Merci d'avance de votre réponse!


----------



## Invité (16 Novembre 2010)

Un gros bon plan LA.

Enfin a confirmer, mon Allemand est assez faible quand même&#8230;


----------



## tamam123 (17 Novembre 2010)

Merci beaucoup pour le lien!

Autrement, des boutiques proposent aussi des processeurs de G4?


----------



## didgar (17 Novembre 2010)

Salut !

Tu peux tenter l'overclock à 933 Mhz ( au delà il faudrait que ton proc soit déjà certifié à 933 mais faut pas rêver ) ça ne coûte rien à part un fer à souder et de la minutie. Je l'ai fait plusieurs fois et ça tourne assez bien sous réserve d'utiliser une pâte thermique de très bonne qualité.

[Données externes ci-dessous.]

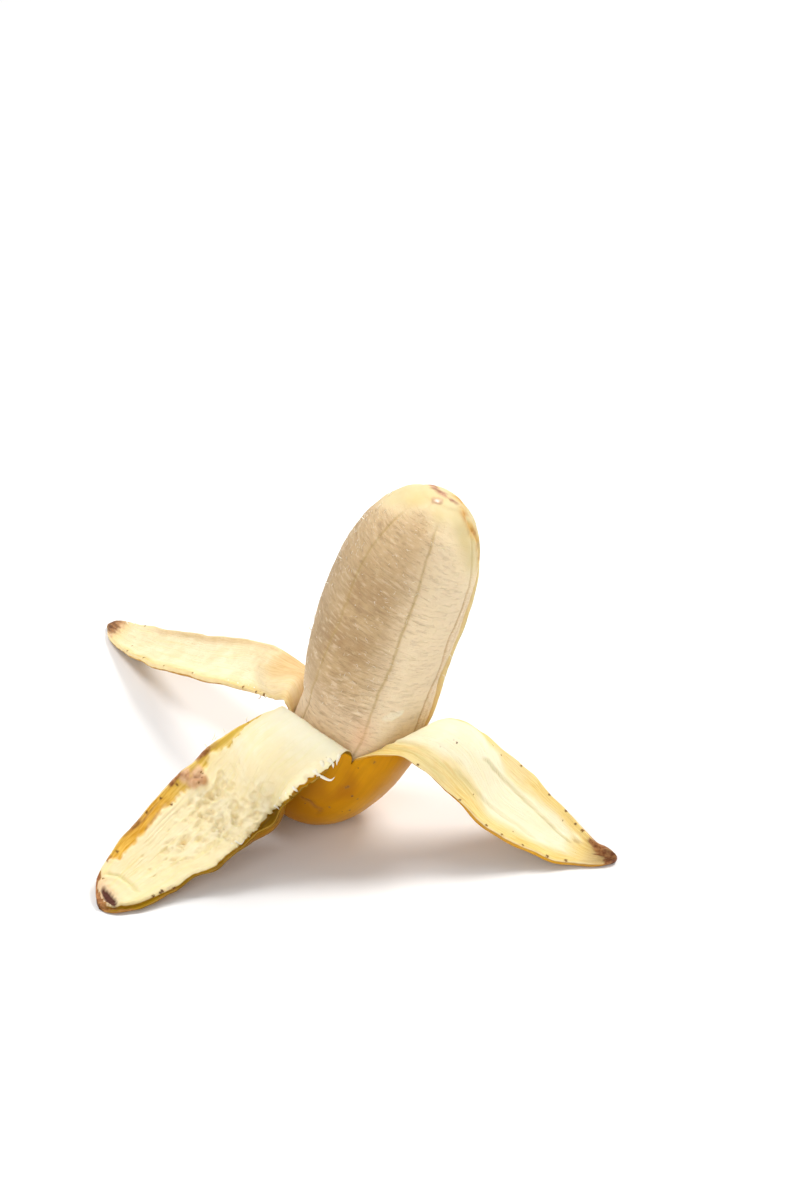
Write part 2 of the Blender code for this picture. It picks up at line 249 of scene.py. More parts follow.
def makeCamera():
    data = bpy.data.cameras.new("photoView")
    data.lens = view["lens"]
    data.sensor_fit = "AUTO"
    data.sensor_width = view["sensor"]
    data.clip_start, data.clip_end = 0.01, 20.0
    camera = bpy.data.objects.new("photoView", data)
    bpy.context.scene.collection.objects.link(camera)
    pitch = radians(view["pitch"])
    forward = np.array([0, np.cos(pitch), -np.sin(pitch)])
    right = np.array([1.0, 0, 0])
    up = np.cross(right, forward)
    wide, high = view["picture"]
    focal = high * view["lens"] / view["sensor"]
    across, down = view["aimPixel"]
    ray = forward + right * (across - wide / 2) / focal + up * (high / 2 - down) / focal
    place = (np.array(view["aim"], float) - ray * view["distance"] - np.array(fruit["centre"])) * mm
    turn = Matrix((right, up, -forward)).transposed().to_4x4()
    camera.matrix_world = Matrix.Translation(Vector(place)) @ turn
    bpy.context.scene.camera = camera
    print("camera at", place.round(4).tolist())


makeCamera()

# Light: a big soft lamp behind the right shoulder of the fruit, a top lamp and a weak fill from the front
light = {
    "key": {"place": (0.45, 0.32, 0.78), "size": 0.42, "power": 6.8, "colour": (1.0, 0.98, 0.95)},
    "top": {"place": (-0.42, 0.20, 0.90), "size": 0.45, "power": 4.2, "colour": (1.0, 1.0, 1.0)},
    "front": {"place": (-0.32, -0.96, 0.56), "size": 0.8, "power": 4.25, "colour": (1.0, 0.98, 0.95)},
    "sky": 0.42, "floor": (0.93, 0.93, 0.93), "floorSize": 3.0,
}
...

=> http://power-mac-g4.com/g4quicksilverclockup.html

La carte proc suggérée par *Invité* peut être un très bon plan mais je crains que les enchères ne montent bien au delà de la valeur de la machine ...

A+

Didier

[edit] Si tu n'as pas d'expérience ni en démontage de carte proc ni en "micro" soudure, oublie cette possibilité car tu risques de faire plus de mal qu'autre chose. Bien qu'ayant une certaine "expérience" dans le domaine, j'ai déjà "cassé" une pastille sur une carte proc ... et après pour récupérer l'affaire on peut y arriver mais c'est moins simple ;-) [/edit]


----------



## didgar (17 Novembre 2010)

Re !

=> http://occasion.macg.co/showproduct.php/product/78122/cat/56

Tu récupères la carte proc et tu revends le reste 

A+

Didier


----------



## Invité (17 Novembre 2010)

didgar a dit:


> Re !
> 
> => http://occasion.macg.co/showproduct.php/product/78122/cat/56
> 
> ...



Bon plan ça !


----------



## tamam123 (17 Novembre 2010)

Merci pour les plans!! Je vais jeter un coup d'oeil


----------



## tamam123 (18 Novembre 2010)

didgar a dit:


> Tu peux tenter l'overclock à 933 Mhz ( au delà il faudrait que ton proc soit déjà certifié à 933 mais faut pas rêver )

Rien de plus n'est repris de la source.